The Technical and Operational Benefits of a Purpose-Built Platform

Adopting a platform designed specifically for real-time, bi-directional sync moves data integration from a constant engineering problem to a reliable operational asset.

  • Guaranteed Data Consistency: By eliminating data silos and automating synchronization, every team—from sales and support to finance and operations—works from the same, accurate dataset. This reduces errors caused by manual data entry and reconciliation[3].

  • Empowered Engineering Teams: Stacksync abstracts away the "dirty API plumbing." It frees highly skilled engineers from the tedious, non-differentiating work of building and maintaining brittle integration scripts. This allows them to focus on core product development and innovation that drives a competitive advantage.

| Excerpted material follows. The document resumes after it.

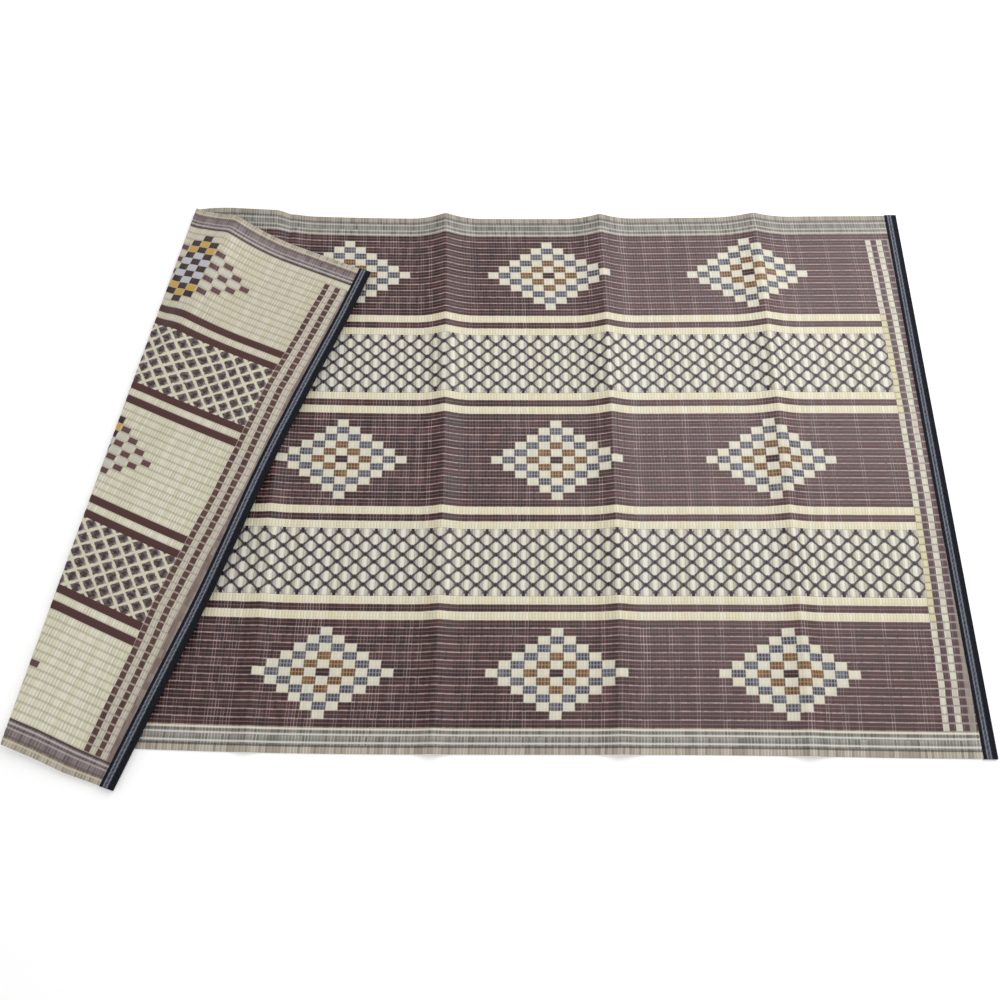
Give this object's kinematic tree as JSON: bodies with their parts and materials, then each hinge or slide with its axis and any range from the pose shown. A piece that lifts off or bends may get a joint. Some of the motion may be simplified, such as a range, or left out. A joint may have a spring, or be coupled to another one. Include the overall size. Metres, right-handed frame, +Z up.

  • An Enterprise-Ready Foundation: With built-in compliance for SOC2, ISO27001, and HIPAA, Stacksync provides a secure, scalable, and reliable integration backbone for your most critical data flows, ready to grow with your business needs[5].

Ultimately, the choice of an integration platform must align with the technical requirements of the job. While generic iPaaS and ETL tools have their place, they are blunt instruments for the precise task of real-time, bi-directional operational data synchronization. For that, a purpose-built platform like Stacksync offers a fundamentally more efficient, reliable, and powerful solution.